Como não consegui espaço algum na Imprensa para me defender, recorri ao então Ministro da Justiça, Paulo Brossard, meu conterrâneo e que conhecia o meu trabalho indigenista desde os idos de 1977, quando em sua residência e mesa de trabalho em Porto Alegre, elaboramos juntos, um dos seus importantes discursos de Senador da Oposição ao Regime Militar. O discurso tratou em especial da lastimável situação em que se encontravam as populações indígenas durante a Ditadura.
No recurso ao Ministro solicitava uma investigação sobre as acusações levianas sofridas. Entretanto, este sequer acusou o recebimento da missiva, o que não foi estranho, porque os interesses das elites políticas e empresariais não mudaram da Ditadura Militar para a Nova República.
Mas o que está, então, por detrás das acusações da Agência Estado e da Agência Brasileira de Inteligência contra as ONGs indigenistas?
Vocês conhecem o levantamento dos povos indígenas, feito por Darci Ribeiro nos anos 50? Veja o que ele diz em seu livro “Os Índios e a Civilização” pg.431: “A população indígena do Brasil, cujo montante se encontrava em 1957 entre um mínimo de 68.100 e um máximo de 99.700, não alcança, mesmo na hipótese mais otimista, 0,2% da população nacional. Distribuídos pelas diversas regiões do País, os valores médios destas avaliações nos dão um montante provável de 52.550 (61%) para a Amazônia; de 18.125 (21,6%) para o Brasil Central; de 7.700 (9%) para o Brasil Oriental, e de 5.525 (6,5%) para a região Sul”.
Darci comparava este quadro com o do início do século 20 e concluía que … “o extermínio no período considerado foi de 73,4%”.
No início dos anos 70, o latifúndio e as mineradoras, com o aval do Governo Militar haviam loteado entre si quase todos os territórios indígenas do país, aguardando apenas o seu desaparecimento para ocupá-los.
Entretanto, esta perspectiva de morte inexorável dos povos indígenas mudou com a intervenção do CIMI, OPAN, CCPY e outras. Em 1978, como secretário do CIMI, orientei uma nova pesquisa da população indígena brasileira. Os indígenas já haviam duplicado sobre os dados de Darci Ribeiro. Eram 220.000. Hoje as estatísticas já dão conta de que são mais de 450.000 ou até 750.000 conforme o IBGE, frustrando toda a expectativa necrófila de mineradores e latifundiários.

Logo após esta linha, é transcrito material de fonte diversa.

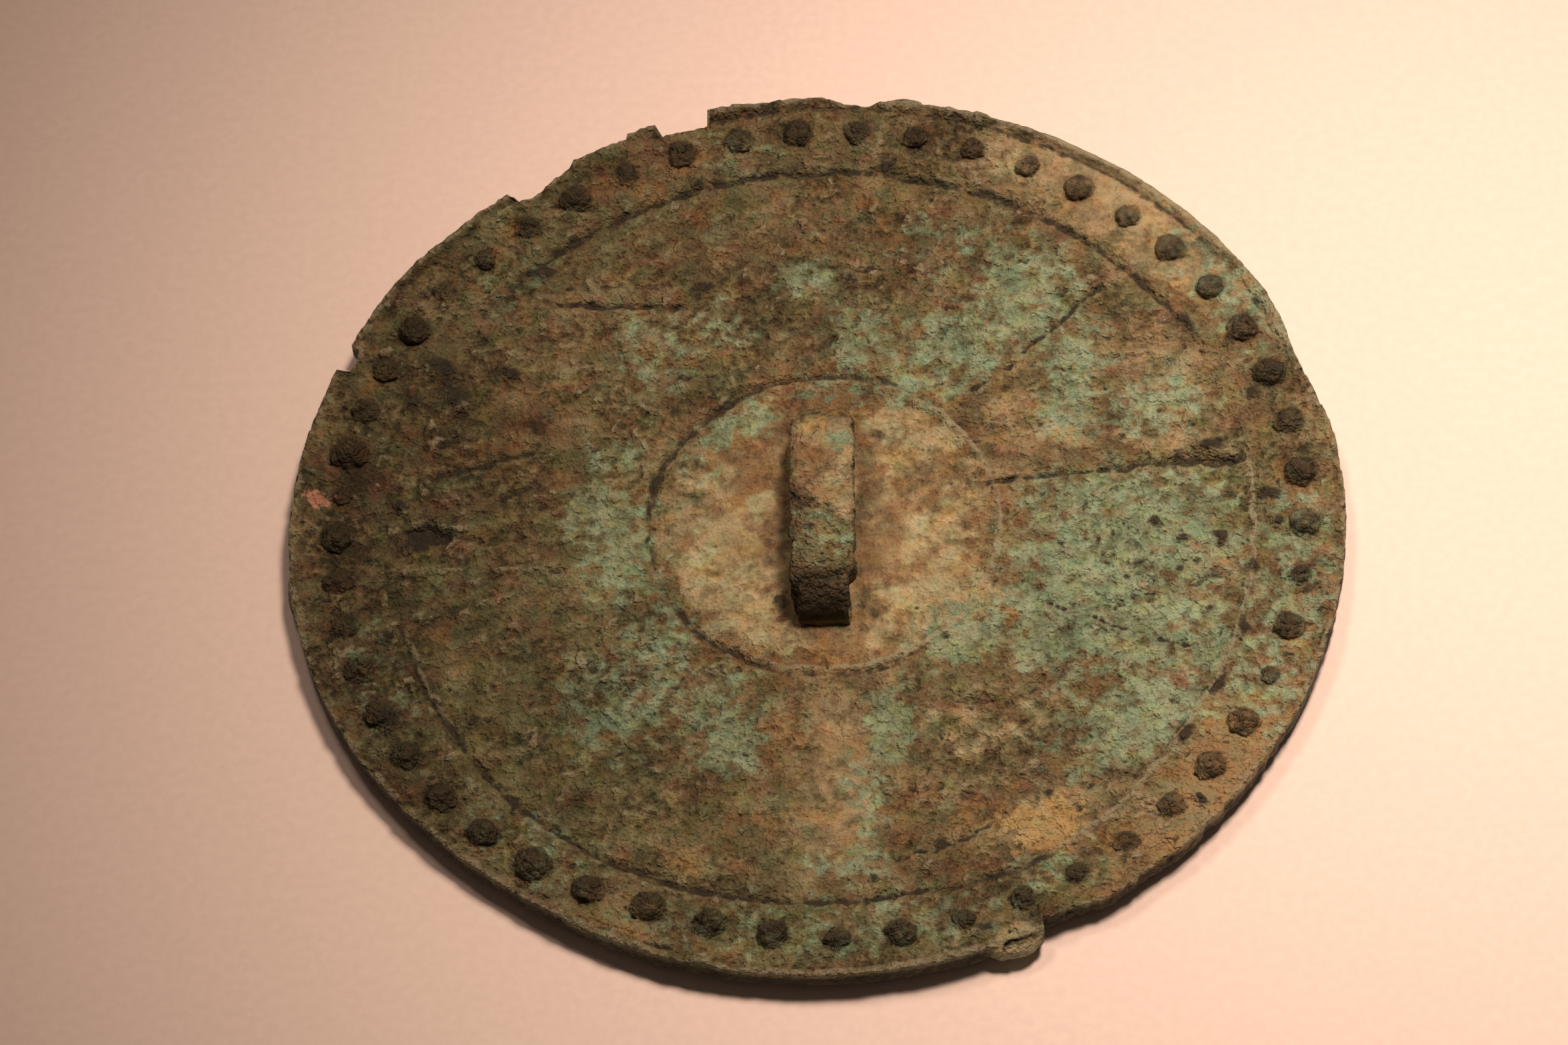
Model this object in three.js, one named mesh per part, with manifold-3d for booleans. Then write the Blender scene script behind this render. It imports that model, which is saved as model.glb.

Isto não foi apenas conseqüência de um crescimento físico, mas principalmente da esperança de vida que se apoderou dos povos indígenas, quando as ONGs indigenistas e algumas igrejas, como a Católica e a Evangélica de Confissão Luterana do Brasil, mudaram a catequese doutrinadora e iniciando a pregação da Boa Nova do direito à Terra, à Autonomia e a sua Cultura. Povos inteiros renasceram das cinzas dos roubos e dos preconceitos sofridos. Levantaram-se assumindo a sua identidade étnica, retomando a sua cultura e os territórios perdidos, entregues pelos governos ou grilados pelo latifúndio e mineradoras.
Como Coordenador Técnico da Operação Amazônia Nativa e como Secretário Executivo do Conselho Indigenista Missionário, durante a difícil década de 70, acompanhei os povos indígenas na retomada de sua História de Norte a Sul. Na vanguarda desta luta dos índios não estavam apenas ONGs e igrejas, mas também profissionais liberais e principalmente jornalistas que trabalhavam em diversas empresas jornalísticas, inclusive do Estado de São Paulo. Imprensados entre a Ditadura Militar e as suas empresas, eles arriscavam diariamente tudo para exercerem um jornalismo que tinha como meta a justiça e a verdade. E isto, inclusive, muito antes do levante do Movimento Operário do ABC em 1978.
O latifúndio e as mineradoras, sustentáculos da ditadura militar não saíram de cena com Nova República. Apenas mudaram a sua estratégia de ação. Aliança e suborno de algumas empresas de notícias fazem parte da nova estratégia. Através delas mantém a pressão contra os povos indígenas e os seus aliados e pressionam com audácia cada vez maior. Veja a resistência contra a homologação da Reserva Indígena Raposa Serra do Sol em Roraima.